Cush Core Tire Inserts
Words & Photos by Taylor Haenny
What if I told you there was a product that could make your bike corner better. It could also make 160mm of travel feel like 175mm and protect your favorite rims from damage. Even more, what if it also offered you a 3% faster rolling speed? To many of you it would sound like I’m blowing smoke, but this is exactly what Cush Core claims their tire inserts will provide you.
While a healthy amount of skepticism isn’t a bad thing, I was curious to find out if the product was just an overpriced pool noodle cut in half like so many commenters have said, or if they are some miracle product that I didn’t even know I’d been waiting for.
Cush Core has taken a lot of time refining the compound that they use for their inserts. Compared to the many other tire inserts I’ve used, I noticed right away that Cush Core’s are much higher quality than their competitors.
Located on the rim side of the insert is a rectangular piece that protrudes and provides a secure fit to most rims. This is also what makes them fairly difficult to install, but more on that later. The inserts feature a wedged shape that provides lateral stiffness and increases stability in corners.

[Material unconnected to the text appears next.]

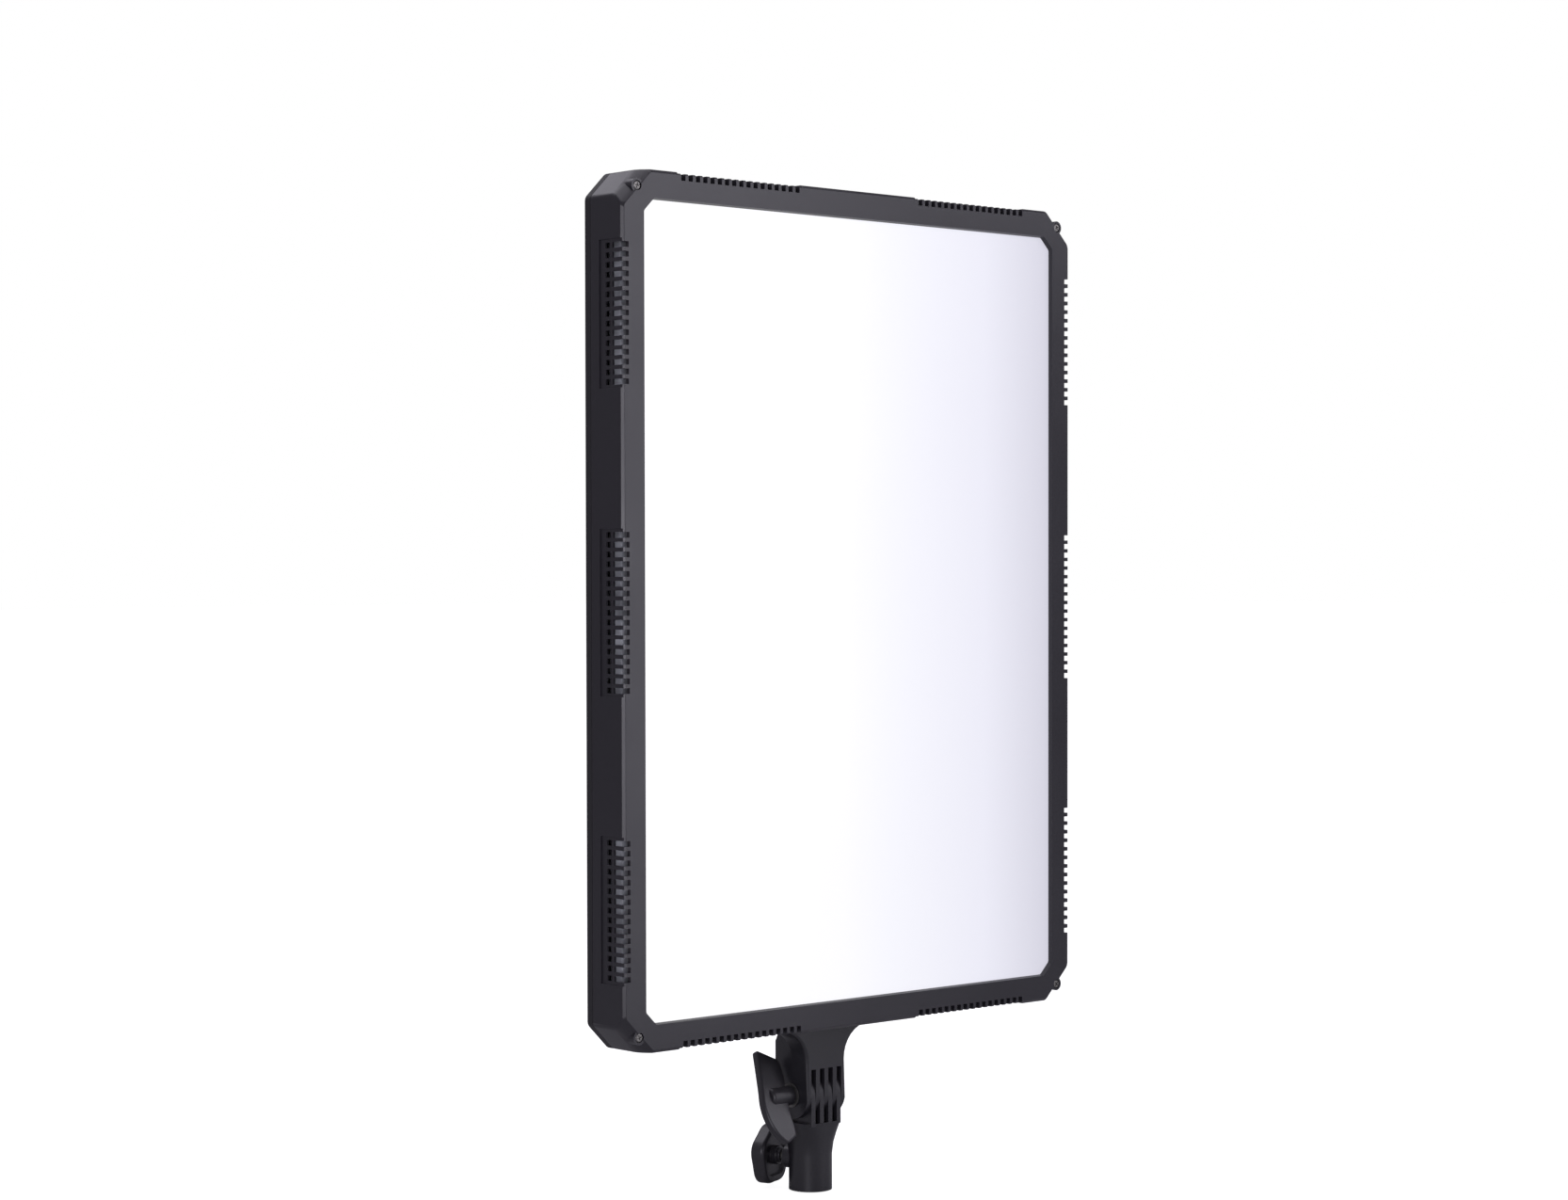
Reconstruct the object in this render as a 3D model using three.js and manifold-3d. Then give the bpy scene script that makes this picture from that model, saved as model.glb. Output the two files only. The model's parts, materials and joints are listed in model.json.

The tire side of the insert is where Cush Core really separates themselves from the competition. Think of your tires air volume like a suspension fork. The air chamber would be your air-spring and the Cush Core insert becomes your damper. This allows the tire to behave differently under different loads. Since the insert reduces the air volume of the tire it offers a lively and precise feel on smaller obstacles and smoother terrain.
Pushing onto medium size impacts the Cush Core starts to absorb some of the impact and reduce the vibrations associated with those hits. Adding some moderate damping to the mix the sidewalls hold their position creating more stability and less tire roll.
Next let’s talk big hits. You know the ones that make you grimace and pray that you didn’t just tear that brand new DHF, or dent/crack that brand-new hoop? For most people this is the main reason they choose to add Cush Core to their rig.
As the tire compresses and starts to push into the insert, the damping effects greatly increase. Due to the surface area, impact energy is dissipated across the insert, which reduces bump force experienced by the rider and keeps the bike in contact with the ground. This also increases braking efficiency because the tire isn’t bouncing off the ground. Returning to the air spring analogy, the insert provides the bottom out protection of bottom out tokens in a fork, while controlling the rebound as not to create a trampoline effect.
This is that part of the write-up where I tell you that the inserts are hard to install and you nod your head and say, “I’ve heard this before.” But, what the others might not tell you is that with the proper technique they are pretty painless to install. Got your attention yet?
For a smooth installation, there are a couple tips that will go a long way. My first attempt at installing a set took me nearly an hour, and on my last tire change it only took me 10 minutes for the pair.
First off, do not use a brand-new tire. Instead take a couple rides on a new set of rubbers then throw in the Cush Core. Second, the installation video provided by the mechanics at Cush Core show you an elaborate trash-can set up to expedite installation which for me, simply isn’t the best way to do it. Not to mention when you add sealant into the equation it can get a bit messy. Instead, after getting the insert seated on the rim pull the tire over and start inserting the bead. By using a large tire lever, you can easily push the bead deep into the well of the rim (which is the most important part) It’s as simple as that, just be patient and make sure you get that bead all the way under the insert and in the center of the rim and it should go on really quick.